Vous voyez. On ne parle pas vraiment de politique dans les médias québécois.

Et derrière cette façade et ces stratégies, il y a un dialogue qui ne se fait pas entre les milieux, entre les générations, un dialogue qui fait que les sociétés évoluent plutôt que de se braquer derrière des étendards et de chercher ennemi à la moindre chamade.

Quand je pense à Chartrand qui ne se gênait pas pour envoyer chier un juge ou pour haranguer Bernard Derome un soir d’élections. Je dis : « Bah! On peut être polis! Mais ne soyons pas lisses. » Et si, sur l’allant de cette campagne électorale, nous décidions tous de prendre la parole, la grosse parole sale, sans avoir peur de déplaire à ceux que l’on vomit. Ne devrait-on pas renouer avec l’art de déplaire?
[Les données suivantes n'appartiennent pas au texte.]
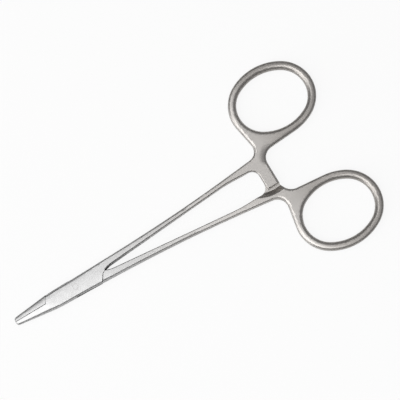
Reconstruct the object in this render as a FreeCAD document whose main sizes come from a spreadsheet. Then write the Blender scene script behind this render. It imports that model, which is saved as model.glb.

Bombardés que nous sommes d’« éditorieux » qui se la jouent cheap shot sur la petite misère et le racisme ordinaire, nous avons besoin de voix discordantes, d’autres tons, d’autres discours, d’autres formes, aussi. Car à vouloir être progressistes, aussi bien unir la forme au fond et l’être aussi dans les façons de se narrer. On pourrait spreader des mots partout, cloner des Catherine Dorion, casser le moule, sonner aux portes pis laisser sur le seuil un sac de poésie en feu.

J’ai trop souvent l’impression de voir une horde de véganes qui nous vend du saucisson. Figée par la peur, la personne publique ne veut pas mettre le pied sur une ligne qui pourrait nuire à sa carrière, pour cela elle énonce les choses comme si elle était dans un mauvais téléfilm. Et manque d’audace, et manque de vrai. Parizeau l’a bien compris.
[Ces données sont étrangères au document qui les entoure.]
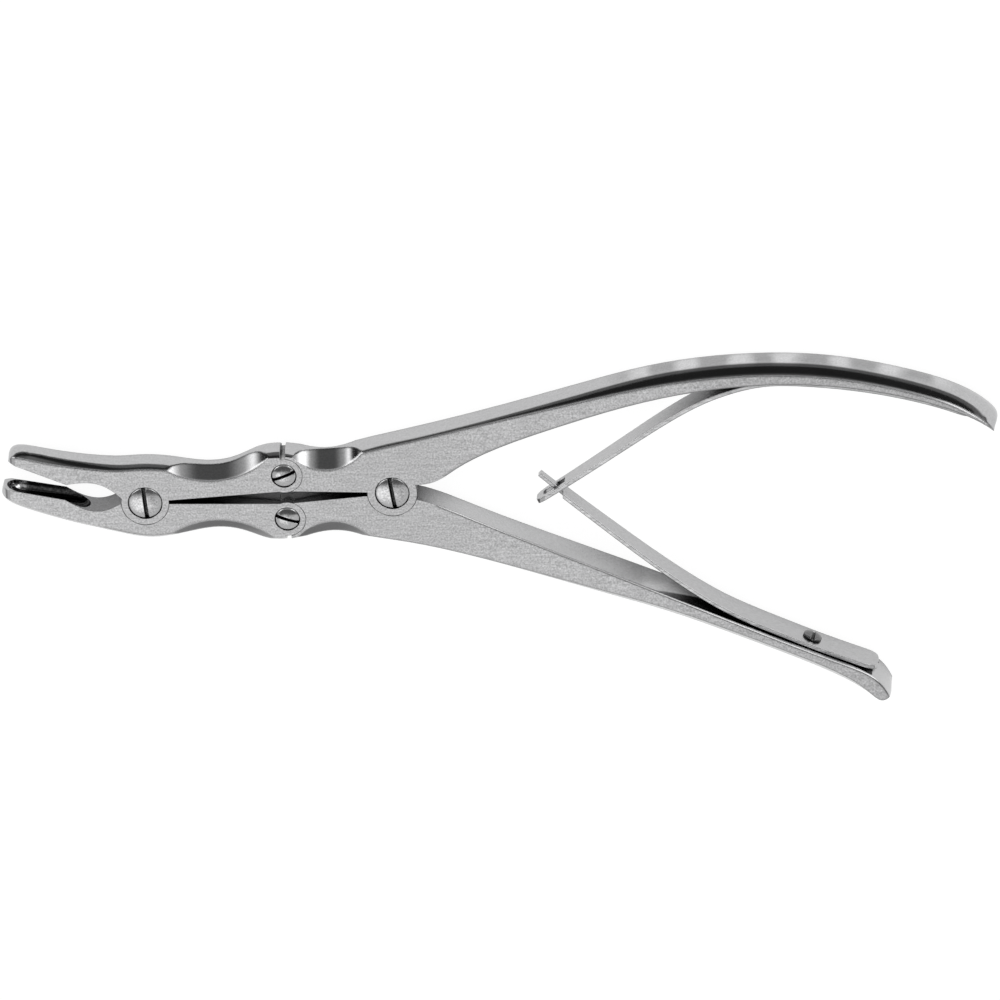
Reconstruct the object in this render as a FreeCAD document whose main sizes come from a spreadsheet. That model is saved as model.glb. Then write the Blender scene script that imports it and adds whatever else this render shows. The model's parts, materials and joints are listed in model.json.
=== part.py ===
"""Double-action bone rongeur: four levers, four joint screws and two leaf springs.

The instrument lies flat. Z runs through its thickness, the slotted heads face +Z, X runs from the
main joint towards the handle ends, and +Y is towards the bowed handle. The origin is on the axis of
the main joint, at the back of its plates. Lengths are millimetres and angles are degrees.
"""
import FreeCAD, Part
import math
import os
import re
import Sketcher

Vector = FreeCAD.Vector

# Driving sizes: name, value, what it is
SIZES = [
    ("link_reach", 19.85, "main joint to link screws, along X"),
    ("link_rise", 4.43, "link screws above and below the centre line"),
    ("jaw_reach", 26.15, "link screws to jaw joint, along X"),
    ("plate", 6.2, "thickness of the levers at their joints"),
    ("lap_gap", 0.05, "running gap between faces that slide on each other"),
    ("rim_gap", 0.07, "gap round a lug in its recess"),
    ("bore_gap", 0.03, "gap round a shank in the lug that turns on it"),
    ("jaw_bore_gap", 0.06, "the same at the jaw joint"),
    ("thread_gap", 0.015, "gap round a shank in the lug that it is screwed into"),
    ("head_gap", 0.12, "gap round a screw head in its recess"),
    ("main_lug", 4.6, "radius of the lugs at the main joint"),
    ("jaw_lug", 4.4, "radius of the lugs at the jaw joint"),
    ("link_lug", 3.4, "radius of the lugs at the link joints"),
    ("slit", 0.35, "centre line to an arm, beside the main and jaw joints"),
    ("slit_end", 1.25, "centre line to an arm, at the link joints"),
    ("shoulder_gap", 1.0, "gap between the outer shoulders of jaw and handle"),
    ("shoulder", 9.45, "height of the outer shoulders at the link joints"),
    ("handle_waist", 8.05, "height of the handles at their hollow"),
    ("handle_root", 11.6, "height of the handles beside the main joint"),
    ("jaw_waist", 6.3, "height of the jaw arms at their hollow"),
    ("jaw_back", 8.4, "height of the jaws at their joint"),
    ("jaw_crown", 1.3, "how far the jaw's back swells between its edges"),
    ("grip_crown", 2.2, "how far the handle's back swells between its edges"),
    ("grip_width", 8.8, "width of the grips"),
    ("grip_start", 8.0, "where the handles start to widen"),
    ("grip_full", 58.0, "where the handles reach their full width"),
    ("upper_end", 113.3, "main joint to the upper handle's end, along X"),
    ("upper_drop", 8.7, "height of the upper handle's end"),
    ("bow", 24.2, "height of the upper handle's bow"),
    ("grip_height", 4.2, "depth of the upper grip, from back to inner face"),
    ("lower_end", 89.4, "main joint to the lower handle's end, along X"),
    ("lower_drop", 46.6, "depth of the lower handle's end"),
    ("tip_reach", 26.9, "jaw joint to the jaw tips"),
    ("tip_width", 5.2, "width of the jaws at their tips"),
    ("nose", 3.0, "length of the rounded end of a jaw"),
    ("bite_tilt", 10.6, "angle of the closed bite's heel to the centre line"),
    ("bite_curl", 0.3, "how much that angle grows in each millimetre towards the tips"),
    ("bite_open", 5.7, "angle that each jaw stands open"),
    ("heel_reach", 15.0, "jaw joint to the heel of the bite"),
    ("bite_gap", 0.06, "half the gap left between the closed jaws"),
    ("heel_height", 5.3, "depth of a jaw behind the heel of its bite"),
    ("tip_height", 3.5, "depth of a jaw behind its bite, near the tip"),
    ("notch_depth", 1.8, "depth of the hollow behind the bite"),
    ("cup_rim", 0.15, "metal left beside the cup"),
    ("cup_wall", 1.0, "metal left between the cup and the tip"),
    ("cup_end", 5.5, "how far the cup runs past the heel of the bite"),
    ("jaw_wheel", 22.0, "radius of the hollows ground in the corners of the jaw arms"),
    ("jaw_hollow", 2.3, "how far these hollows reach down the front and back faces"),
    ("handle_wheel", 11.5, "radius of the hollows on the handles"),
    ("handle_hollow", 2.8, "how far these reach down the front and back faces"),
    ("hollow_tilt", 42.0, "angle of the hollows to these faces"),
    ("jaw_head", 3.1, "head radius of the main and jaw screws"),
    ("jaw_shank", 1.75, "shank radius of the main and jaw screws"),
    ("jaw_slot", 0.75, "width of their slots"),
    ("link_head", 2.25, "head radius of the link screws"),
    ("link_shank", 1.25, "shank radius of the link screws"),
    ("link_slot", 0.6, "width of their slots"),
    ("head_depth", 1.3, "depth of the screw heads"),
    ("head_dome", 0.25, "how far a head swells out of its recess"),
    ("slot_depth", 0.8, "depth of the slots"),
    ("main_slot_angle", 96.0, "direction of the main screw's slot"),
    ("jaw_slot_angle", 93.0, "direction of the jaw screw's slot"),
    ("upper_slot_angle", 21.0, "direction of the upper link screw's slot"),
    ("lower_slot_angle", -21.0, "direction of the lower link screw's slot"),
    ("leaf", 0.75, "thickness of the springs"),
    ("leaf_width", 6.4, "width of the springs on the handles"),
    ("leaf_tip", 4.0, "width of the springs where they cross"),
    ("leaf_gap", 0.12, "gap between a spring and the grip that carries it"),
    ("cross_x", 30.4, "main joint to the crossing of the springs, along X"),
    ("cross_y", -1.5, "height of the crossing of the springs"),
    ("leaf_past", 4.3, "how far the springs run past their crossing"),
    ("slot_wide", 2.2, "width of the slot in the upper spring"),
    ("tongue", 1.7, "width of the tongue on the lower spring"),
    ("leaf_screw_head", 1.75, "head radius of the spring screws"),
    ("leaf_screw_shank", 0.9, "shank radius of the spring screws"),
    ("leaf_screw_dome", 0.95, "height of a spring screw's round head"),
    ("leaf_screw_depth", 2.6, "length of a spring screw in its handle"),
    ("tap_past", 0.3, "how far a blind hole runs past its screw"),
]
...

Euh. Attendez! Laissez-moi y réfléchir une minute. Peut-être que j’ai tort? En fait, je les comprends, ces gens, de se taire devant la foule railleuse et rancunière. Je ne voudrais pas me retrouver dans les souliers de Richard Martineau! En fait, nous en avons bien des champions de l’art de déplaire, mais ils jouent tous dans la même équipe. Et les haïr est devenu un sport national.

C’est pourquoi, si vous souhaitez être une personnalité publique, dans la politique, la course ou les arts, je vous conseille de vous tenir loin des idées. Si vous voulez être de type engagé (comme Bono), optez pour des discours peu originaux et qui provoquent peu de dissension. Vous pourrez aussi choisir les discours socialement valorisés par les instances gouvernementales.

Allons donc demander à Ricardo ce qu’il pense du capitalisme.